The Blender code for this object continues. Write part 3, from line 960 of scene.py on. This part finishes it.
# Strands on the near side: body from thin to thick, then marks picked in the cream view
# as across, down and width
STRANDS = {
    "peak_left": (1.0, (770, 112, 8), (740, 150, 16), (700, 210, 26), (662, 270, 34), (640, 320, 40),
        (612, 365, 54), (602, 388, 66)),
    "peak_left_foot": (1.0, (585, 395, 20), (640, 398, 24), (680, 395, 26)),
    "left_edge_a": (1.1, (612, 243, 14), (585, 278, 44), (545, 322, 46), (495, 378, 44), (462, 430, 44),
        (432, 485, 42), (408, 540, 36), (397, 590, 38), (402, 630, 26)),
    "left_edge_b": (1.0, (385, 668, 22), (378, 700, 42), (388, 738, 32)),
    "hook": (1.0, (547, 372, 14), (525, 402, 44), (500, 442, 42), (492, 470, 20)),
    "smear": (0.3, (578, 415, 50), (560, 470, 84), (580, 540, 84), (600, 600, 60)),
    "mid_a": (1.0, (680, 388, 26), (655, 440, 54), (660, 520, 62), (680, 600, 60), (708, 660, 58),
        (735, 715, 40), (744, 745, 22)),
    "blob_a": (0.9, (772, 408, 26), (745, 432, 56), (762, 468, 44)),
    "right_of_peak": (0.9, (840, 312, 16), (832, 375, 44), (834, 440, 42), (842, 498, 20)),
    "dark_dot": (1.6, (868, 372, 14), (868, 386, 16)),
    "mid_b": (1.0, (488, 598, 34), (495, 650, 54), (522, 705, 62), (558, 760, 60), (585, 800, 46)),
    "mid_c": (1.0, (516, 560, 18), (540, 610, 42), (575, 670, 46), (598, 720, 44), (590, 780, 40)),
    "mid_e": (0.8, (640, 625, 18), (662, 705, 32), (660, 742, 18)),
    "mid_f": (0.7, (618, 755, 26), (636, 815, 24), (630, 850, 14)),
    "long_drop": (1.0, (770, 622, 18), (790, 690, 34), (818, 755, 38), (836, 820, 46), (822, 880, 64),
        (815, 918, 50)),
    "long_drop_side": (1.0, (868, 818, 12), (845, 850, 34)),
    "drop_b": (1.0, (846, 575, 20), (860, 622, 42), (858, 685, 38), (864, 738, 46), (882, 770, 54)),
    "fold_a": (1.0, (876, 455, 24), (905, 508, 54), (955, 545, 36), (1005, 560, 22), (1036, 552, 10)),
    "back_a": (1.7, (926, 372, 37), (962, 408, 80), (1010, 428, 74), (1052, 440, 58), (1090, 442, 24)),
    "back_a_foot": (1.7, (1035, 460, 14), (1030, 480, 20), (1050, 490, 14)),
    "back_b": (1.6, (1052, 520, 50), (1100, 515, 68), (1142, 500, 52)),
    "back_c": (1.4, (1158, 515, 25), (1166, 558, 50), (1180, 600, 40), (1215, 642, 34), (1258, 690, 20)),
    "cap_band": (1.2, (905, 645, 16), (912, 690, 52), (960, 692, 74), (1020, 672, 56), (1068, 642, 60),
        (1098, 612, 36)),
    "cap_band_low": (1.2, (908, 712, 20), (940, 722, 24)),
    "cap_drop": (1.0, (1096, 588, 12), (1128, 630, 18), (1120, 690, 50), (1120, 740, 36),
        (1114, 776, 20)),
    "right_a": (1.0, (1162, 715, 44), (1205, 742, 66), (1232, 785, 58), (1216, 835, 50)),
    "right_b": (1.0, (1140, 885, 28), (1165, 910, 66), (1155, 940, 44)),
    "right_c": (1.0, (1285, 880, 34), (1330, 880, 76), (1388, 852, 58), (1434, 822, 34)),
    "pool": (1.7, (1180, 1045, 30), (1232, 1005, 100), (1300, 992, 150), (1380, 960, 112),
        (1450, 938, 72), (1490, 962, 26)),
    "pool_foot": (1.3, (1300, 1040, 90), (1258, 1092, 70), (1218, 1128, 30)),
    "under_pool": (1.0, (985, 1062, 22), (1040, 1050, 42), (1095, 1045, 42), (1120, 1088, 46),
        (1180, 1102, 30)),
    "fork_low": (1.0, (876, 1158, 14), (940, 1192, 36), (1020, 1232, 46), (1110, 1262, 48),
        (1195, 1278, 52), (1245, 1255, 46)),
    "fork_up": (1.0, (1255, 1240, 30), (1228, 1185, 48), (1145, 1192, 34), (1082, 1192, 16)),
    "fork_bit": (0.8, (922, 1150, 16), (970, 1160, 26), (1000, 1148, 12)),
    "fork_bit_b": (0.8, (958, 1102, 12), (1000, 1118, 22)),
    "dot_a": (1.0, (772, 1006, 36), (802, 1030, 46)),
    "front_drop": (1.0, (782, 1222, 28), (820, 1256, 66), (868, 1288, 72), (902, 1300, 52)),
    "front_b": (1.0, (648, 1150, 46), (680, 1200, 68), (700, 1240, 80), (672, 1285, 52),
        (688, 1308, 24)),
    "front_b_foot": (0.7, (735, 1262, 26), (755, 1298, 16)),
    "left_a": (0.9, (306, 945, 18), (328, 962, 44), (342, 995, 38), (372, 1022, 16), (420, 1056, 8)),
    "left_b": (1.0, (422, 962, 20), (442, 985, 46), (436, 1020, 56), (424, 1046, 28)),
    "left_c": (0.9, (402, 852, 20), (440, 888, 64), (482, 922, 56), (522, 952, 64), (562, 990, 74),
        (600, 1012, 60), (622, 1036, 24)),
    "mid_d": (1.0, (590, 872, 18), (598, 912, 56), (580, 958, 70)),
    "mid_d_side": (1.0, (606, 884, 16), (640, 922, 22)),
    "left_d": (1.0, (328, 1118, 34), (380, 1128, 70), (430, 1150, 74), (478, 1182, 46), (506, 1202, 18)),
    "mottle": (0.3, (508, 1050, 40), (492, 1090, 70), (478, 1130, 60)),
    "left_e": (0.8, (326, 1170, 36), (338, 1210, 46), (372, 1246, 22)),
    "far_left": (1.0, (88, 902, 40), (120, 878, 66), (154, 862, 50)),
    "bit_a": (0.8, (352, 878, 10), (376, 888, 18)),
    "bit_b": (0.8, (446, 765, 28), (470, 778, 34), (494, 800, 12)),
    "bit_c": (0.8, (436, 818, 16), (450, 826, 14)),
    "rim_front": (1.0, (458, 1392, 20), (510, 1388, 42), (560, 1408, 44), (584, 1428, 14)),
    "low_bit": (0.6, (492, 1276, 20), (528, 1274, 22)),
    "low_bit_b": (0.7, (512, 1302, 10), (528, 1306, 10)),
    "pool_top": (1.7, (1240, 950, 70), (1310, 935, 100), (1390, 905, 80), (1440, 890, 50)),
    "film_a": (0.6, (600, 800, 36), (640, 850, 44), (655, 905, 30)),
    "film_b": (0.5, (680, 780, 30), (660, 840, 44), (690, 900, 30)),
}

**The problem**
Looking at the data above, show all lines where the word "from" occurs.

**Task response**
The Blender code for this object continues. Write part 3, from line 960 of scene.py on. This part finishes it.
# Strands on the near side: body from thin to thick, then marks picked in the cream view